Periyar was the only leader in South India who criticized the undemocratic way with which the Constituent Assembly was constituted from the very day of its formation to the day the India was proclaimed a Republic in 1951.He never accepted India as a nation. He always insisted that it was a Brahmin-Bania construct.Yes.He did not have theoretical or material arsenal to get his ideal of Dravida Nadu realised. He had no clear understanding of the nature of the state from the ‘class perspective’. He did not have well articulated economic policies. But those who had all these were unfortunately chained to the idea of Bharat .
Dravidar Kazhagam under his leadership had also floated its Trade Unions and Kisan Sabhas in 1952 -Dravida Vivasa Thozhilalar Sangam ( Dravidian Agricultural Workers Association, consisting mostly of the Dalit agricultural workers) and Madras Railway Workers Union with ‘Thondu’ Veerasami, a Dalit parliamentarian as the General Secretary.
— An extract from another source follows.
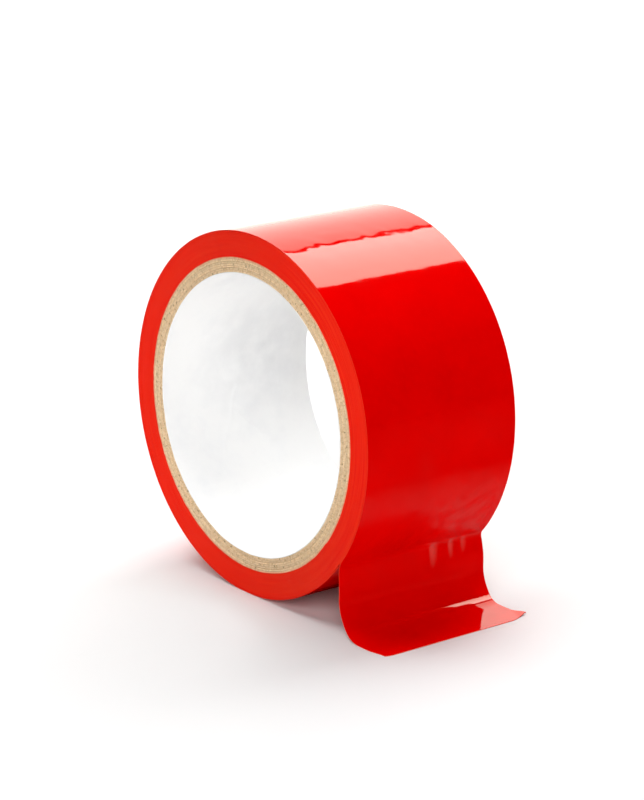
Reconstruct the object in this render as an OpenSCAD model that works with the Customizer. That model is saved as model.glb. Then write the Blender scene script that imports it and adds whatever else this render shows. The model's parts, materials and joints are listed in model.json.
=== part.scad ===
/* [Roll] */
// Width of the tape, and of the core it is wound on
roll_w = 50; // [24:1:60]
// Outside diameter of the full roll
roll_od = 99; // [96:0.5:120]
// How far the film is pressed flat where the roll stands on the ground
stand_flat = 0.05; // [0.03:0.01:0.08]

/* [Core] */
// Inside diameter of the paper core
core_id = 76.2; // [76:0.1:77]
// Thickness of the white paper liner
liner_t = 0.24; // [0.15:0.01:0.3]
// Thickness of one ply of kraft coreboard
ply_t = 0.58; // [0.4:0.01:0.6]
// Angle between a ply's butt seam and the core's axis
seam_angle = 48; // [20:1:50]
// Gap between the two edges of a ply at its seam
seam_gap = 0.3; // [0.1:0.05:0.6]

/* [Tape] */
// Thickness of the vinyl film
film_t = 0.15; // [0.12:0.01:0.2]
// Thickness of the adhesive coat under the film
adhesive_t = 0.05; // [0.03:0.01:0.06]
// Running clearance between the wound pack and its outer turn
turn_clearance = 0.05; // [0.02:0.01:0.08]

/* [Tail] */
// Direction of the peel line seen from the core's axis, below the horizontal
peel_angle = 38.5; // [30:0.5:45]
// Radius of the curl where the tail meets the ground
curl_r = 9.2; // [7:0.1:10]
// Length of the tail that lies flat on the ground
foot_len = 9.3; // [5:0.1:30]
// Angle by which the cut at the tail's end is out of square
cut_skew = 2.5; // [0:0.5:5]

/* [Hidden] */
$fn = 96;
PLIES = 7;

// Radii, from the bore outwards
core_ir = core_id / 2;
ply_ir = core_ir + liner_t;
core_or = ply_ir + PLIES * ply_t;
roll_or = roll_od / 2;
turn_or = roll_or - film_t;
turn_ir = turn_or - adhesive_t;
pack_or = turn_ir - turn_clearance;

// The tail is one strip with three hinges. Each hinge axis lies in the middle of the film.
half_film = film_t / 2;
under = half_film + adhesive_t;
peel_r = roll_or - half_film;
peel_x = peel_r * cos(peel_angle);
peel_z = -peel_r * sin(peel_angle);
ground_z = -roll_or + stand_flat;
foot_z = ground_z + under;
curl_x = peel_x + curl_r;
curl_z = foot_z + curl_r;
curl_start = 180;
bend_at = 210;
foot_at = 240;
curl_end = 270;

// Room left at each hinge, so that a segment can fold over without touching its neighbour
peel_gap = 0.35;
slit_below = 2.2;
adhesive_setback = 0.25;
bend_gap = arc_angle(adhesive_setback, curl_r);
cut_margin = 3;
cut_block = 20;

golden_angle = 137.5;
seam_first = 200;

function arc_angle(length, r) = length / r * 180 / PI;

// Stands a shape drawn in the XY plane up in the XZ plane, so that its Z axis becomes the roll's axis
module along_roll() {
    rotate([90, 0, 0]) children();
}

// Full ring about the roll's axis
module ring(r_in, r_out) {
    along_roll() difference() {
        cylinder(r = r_out, h = roll_w, center = true);
        cylinder(r = r_in, h = roll_w + 2, center = true);
    }
}

// Gives a section of the tape, drawn with its Y axis upwards, the roll's full width
module full_width() {
    along_roll() linear_extrude(height = roll_w, center = true) children();
}

// Flat piece of section, from one corner to the other
module bar(x0, z0, x1, z1) {
    translate([x0, z0]) square([x1 - x0, z1 - z0]);
}

// Triangle that covers a circle of radius r from angle a0 to angle a1, counted from +X upwards
module wedge(r, a0, a1) {
    polygon([[0, 0], [2 * r * cos(a0), 2 * r * sin(a0)], [2 * r * cos(a1), 2 * r * sin(a1)]]);
}

// Section of part of a ring
module arc(r_in, r_out, a0, a1) {
    intersection() {
        difference() {
            circle(r_out);
            circle(r_in);
        }
        wedge(r_out, a0, a1);
    }
}

// One paper strip wound once round the core, with its two edges butted along a slanting seam
module paper_ply(r_in, r_out, seam_at, gap) {
    difference() {
        ring(r_in, r_out);
        along_roll() rotate([0, 0, seam_at]) rotate([seam_angle, 0, 0])
            translate([0, -gap / 2, -2 * roll_w]) cube([r_out + 2, gap, 4 * roll_w]);
    }
}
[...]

The only organization which came forward courageously to defend the Communists (and shelter some of the leaders) when the CPI was banned in 1949-51 was Dravidar Kazhagam. Dravidar Kazhagam’s solidarity with the Communists was appreciated and acknowledged in letters written tby M.Kalyasundaram and A.K.Gopalan, two of the prominent Communists. Dravidar Kazhagam’s effort enabled a number of Communist candidates enter the Parliament and Madras Legislative Assembly in 1952.But alas, the Communist never wanted to build permanent bridges with the radical anti-caste movement and went ahead with their ‘class struggles’.That is a different story.
This does not mean that Dravidar Kazhagam had no blind spots. There were many. But they have nothing in common with the distorted version of its history presented by the Communists.